Enquanto o candidato do PRTB aloprava no debate, a Comissão de Constituição e Justiça do Senado derrubava trecho de decreto presidencial que proibia a instalação de clubes de tiro a menos de um quilômetro de escolas - outra demonstração de força do bolsonarismo do momento.
Moraes não parecia desconhecer seus excessos. O recuo dos últimos meses ganhou tração com a soltura do ex-diretor geral da Polícia Rodoviária Federal Silvinei Vasques e do ex-assessor de Bolsonaro Felipe Martins. Não adiantou. Até porque a roda não parou de girar.
A reportagem já estava no ar quando o ministro autorizou o bloqueio das redes sociais do senador Marcos do Val (Podemos-ES) e de sua conta bancária. O senador fez publicações contra delegado da Polícia Federal executor de ordens emanadas do inquérito do 8 de Janeiro. Do Val ainda publicou vídeos de crianças criticando o delegado. As crianças são filhas do blogueiro Oswaldo Eustáquio, que moram em Brasília. O blogueiro, que está foragido na Espanha, teve prisão determinada por Moraes.
Na manhã desta quarta-feira, Do Val lançou-se candidato à presidência do Senado tendo por bandeira o impeachment de Moraes, que acabou de ganhar outro pedido, do senador Eduardo Girão (PL-CE). O bolsonarismo não tem os 54 votos para isso, nesta legislatura. A candidatura, nesse clima de acirramento com o STF, é água no moinho favorito, o do senador Davi Alcolumbre (União-AP).
Para conter as pretensões bolsonaristas à mesa, o presidente da CCJ do Senado se enche de argumentos para arrancar mais concessões do Executivo aos seus feudos. Se Alcolumbre e o presidente da Câmara, Arthur Lira (PP-AL), pretendiam se valer da investida contra Moraes para conter a ação do STF contra a opacidade das emendas parlamentares, o ministro Flávio Dino resolveu dobrar a aposta. A Corte que começa a votar nesta sexta a decisão liminar de Dino contra as “emendas Pix” foi surpreendida nesta quarta com outra decisão do ministro suspendendo todas as emendas impositivas.

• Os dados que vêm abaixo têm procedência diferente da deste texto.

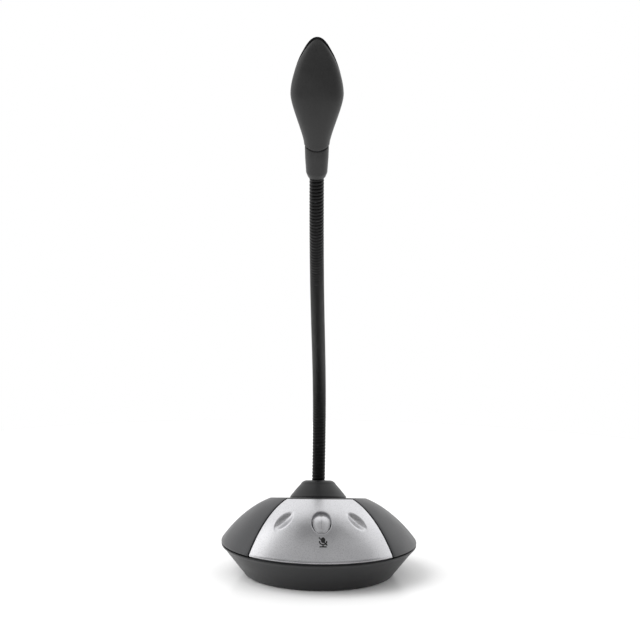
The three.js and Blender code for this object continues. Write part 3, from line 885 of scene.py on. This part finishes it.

Também na sexta-feira finda o prazo para o procurador-geral da República, Paulo Gonet, decidir se vai denunciar Bolsonaro pela muamba das joias sauditas. A primeira pressão sobre a PGR veio da dobradinha Centrão/bolsonarismo no TCU que a equiparou ao relógio doado a Lula pelo governo francês. A reportagem da “Folha de S.Paulo” redobra a pressão.
E, finalmente, a ofensiva sobre Moraes se dá numa conjuntura de faxina no Judiciário contra a venda de sentenças envolvendo juízes, desembargadores e até ministros de tribunais superiores, em processos que arrolam próceres do crime organizado. Pelo menos um integrante do STJ já recebeu memorandos em defesa de traficantes das mãos de advogados que foram levados a seu gabinete por parlamentares.
As operações acontecem em momento de acirrada divisão do STF. A trinca formada por Moraes, Dino e Gilmar Mendes enfrenta Nunes Marques, nomeado por Bolsonaro, na indicação para as vagas de tribunais. Em abril, Nunes Marques mandou tirar a tornozeleira eletrônica de Rogério Andrade, acusado de chefiar a organização criminosa do jogo do bicho no Rio.